Si María, pues, fue la que de manera excelente vivió esto, y para eso vino aquí con nosotros, los invito a ponernos de pie delante de ella, mirarla, abrirle nuestro corazón y decirle: “Ayúdame en esto para que sea como tú, una buena hija de Dios. Ayúdame, para que yo pueda cumplir mis obligaciones. Ayúdame en aquellos problemas que no encuentro cómo afrontarlos”. Cada uno desde su interior, en un momento de silencio, nos dirigimos a ella:
Tu Madre querida, eres un ejemplo y fuerte testimonio del amor del “verdadero Dios por quien se vive”. Intercede por nosotros ante tu Hijo Jesús, para que envíe el Espíritu Santo y nos guíe, nos acompañe, y nos fortalezca para no caer en la tentación de responsabilizar a nuestros prójimos de nuestras faltas y desobediencias, como cayeron nuestros primeros Padres Adán y Eva.

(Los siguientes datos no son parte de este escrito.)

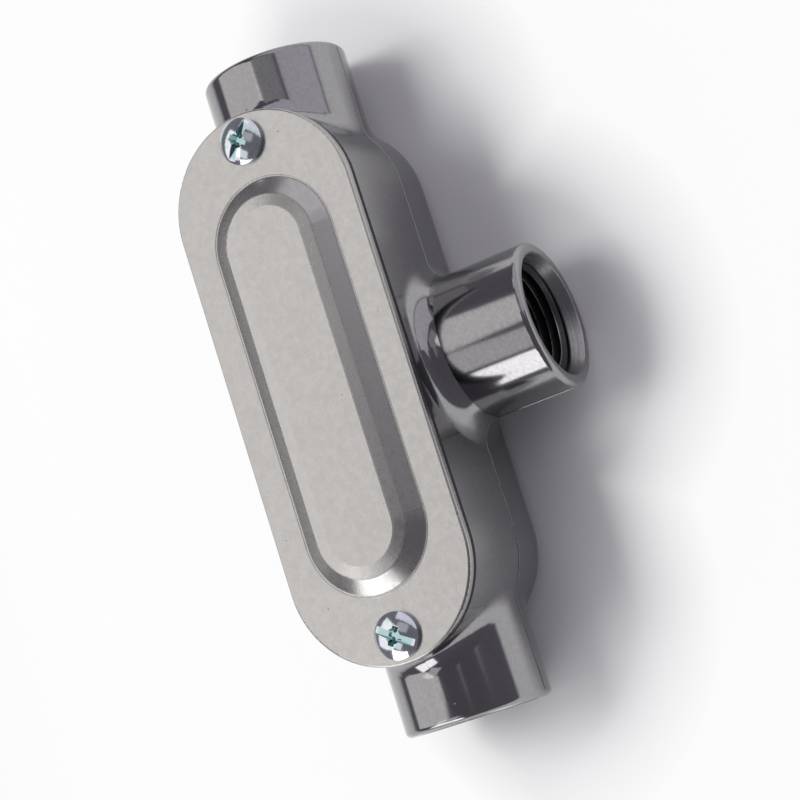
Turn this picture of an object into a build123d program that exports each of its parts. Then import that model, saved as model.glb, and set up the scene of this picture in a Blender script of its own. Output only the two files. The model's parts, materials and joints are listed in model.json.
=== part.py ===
from build123d import *
import math
import os

# Tee conduit body: a die-cast box with three internally threaded hubs, closed by a gasket, a raised
# cover plate and two screws.
# The flat back lies on z = 0 with its centre at the origin, X runs along the two run hubs, Y points at
# the branch hub and Z points out of the cover. Sizes are in millimetres and angles in degrees.

# Conduit and thread of the half-inch trade size
PIPE_R = 10.67           # outside radius of the conduit
PIPE_CLEARANCE = 0.10    # radial, conduit to the root of the hub's thread
THREAD_LENGTH = 11.4     # full thread in each hub

# Box
BOX_HALF = 34.0          # middle to the centre of a rounded end
BOX_SHOULDER = 3.9       # side of the box outside the side of a run hub
BACK_DROP = 0.5          # flat back below the hubs
RIM_RISE = 5.6           # rim over the hubs
DRAFT = 2.4              # taper of the outer walls on both sides of the parting plane
CHAMBER_DRAFT = 1.0      # taper of the chamber's walls
WALL = 2.6               # side wall at the rim
FLOOR = 2.8              # back wall
BACK_EDGE_R = 5.2        # rounding of the back's outer edge
CHAMBER_EDGE_R = 3.0     # rounding of the chamber's floor

# Hubs
HUB_WALL = 3.23          # outside of a hub to the root of its thread
RUN_OUT = 12.6           # end of the box to the face of a run hub
BRANCH_OUT = 20.6        # side of the box to the face of the branch hub
RUN_BLEND_R = 4.5        # hollow corner where a run hub leaves the box
BRANCH_BLEND_R = 4.0     # hollow corner where the branch hub leaves the box
RUN_RIM_R = 1.1          # rounding of a run hub's outer rim
BRANCH_RIM_R = 1.0       # rounding of the branch hub's outer rim
FACE_WIDTH = 1.2         # flat ring between the rounded rim and the mouth
MOUTH_EDGE_R = 0.5       # rounding of the mouth's edge
LEAD_DEPTH = 2.6         # face to the first full thread
THROAT_R = 8.2           # smooth bushing that ends the thread
THROAT_EDGE_R = 1.2      # rounding that the wires pull over
LIP_SHARE = 0.42         # most of a throat's length that either of its two roundings may take
COLLAR_R = 12.6          # outside of a run throat where it stands into the chamber
COLLAR_STAND = 1.8       # how far it stands in
PAST_BOSS = 5.0          # how far the throat's core runs on below a screw boss

# Cover plate and its raised panel
COVER_OVERHANG = 1.1     # cover's edge outside the casting's rim
COVER_THICK = 1.5
COVER_EDGE_R = 0.45
PANEL_BORDER = 6.15      # width of the flat border round the panel
PANEL_INSET = 6.8        # centre of the cover's rounded end to that of the panel's
PANEL_SLOPE = 5.4        # width of the panel's sloping side
PANEL_HEIGHT = 2.4
STEEP_WIDTH_SHARE = 0.57     # steep outer part of the side, share of its width
STEEP_HEIGHT_SHARE = 0.80    # and of its height
PANEL_FOOT_BLEND_R = 0.7
PANEL_BREAK_R = 0.9      # rounding where the side grows less steep
PANEL_CREASE_R = 0.45    # rounding where the side meets the flat top
PANEL_SKIN = 1.6         # thickness of the panel, which is hollow below

# Gasket
GASKET_THICK = 1.4
GASKET_INSET = 0.1       # gasket's edge inside the cover's
GASKET_WIDTH = 3.9       # from its edge to its opening

# Screws, No. 8 with a domed combination head
SCREW_INSET = 4.9        # end of the box to a screw's axis
SCREW_R = 2.05
SCREW_LENGTH = 9.5       # under the head
SCREW_POINT = 0.5        # chamfer at the end of the shank
HEAD_R = 4.3
HEAD_HEIGHT = 2.7
HEAD_SIDE = 1.2          # upright side below the dome
SLOT_WIDTH = 1.5
SLOT_DEPTH = 1.2
CROSS_REACH = 2.2        # middle to the end of the cross recess
CROSS_WIDTH = 1.4
CROSS_DEPTH = 1.8
CROSS_TAPER = 12.0       # slope of the recess's walls
SLOT_ANGLES = (137.0, 55.0)   # how the two slots lie, from X
TAP_CLEARANCE = 0.06     # radial, shank to the casting's screw hole
HOLE_CLEARANCE = 0.30    # radial, shank to cover and gasket
TAP_SPARE = 1.0          # screw hole below the shank's end
BOSS_WALL = 2.3          # round the screw hole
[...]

Ayúdanos a ser sinceros y reconocer nuestras faltas para confiar, que siempre tu hijo Jesús está dispuesto a perdonar; y en ese proceso vivamos siempre la esperanza en el amor de Dios Padre.
Necesitamos Madre, tu auxilio para continuar abriendo nuestro corazón a la luz de la Palabra de Dios, y compartiendo en familia o en pequeña comunidad, las enseñanzas de tu Hijo Jesús, y así facilitemos, que los niños, los adolescentes y los jóvenes, descubran, valoren y asuman su condición de discípulos de Jesucristo, y miembros de la Iglesia Católica.
Ayúdanos a descubrir que somos amados por Dios Padre, y aprendamos a desarrollar la espiritualidad necesaria para suscitar la esperanza en un mundo mejor, y para ejercitar la Caridad en favor de nuestros prójimos, especialmente en los pobres y vulnerables, en los alejados y distanciados.
Todos los fieles aquí presentes nos encomendamos a ti, que brillas en nuestro camino como signo de salvación y esperanza. ¡Oh clemente, oh piadosa, oh dulce Virgen María de Guadalupe! Amén.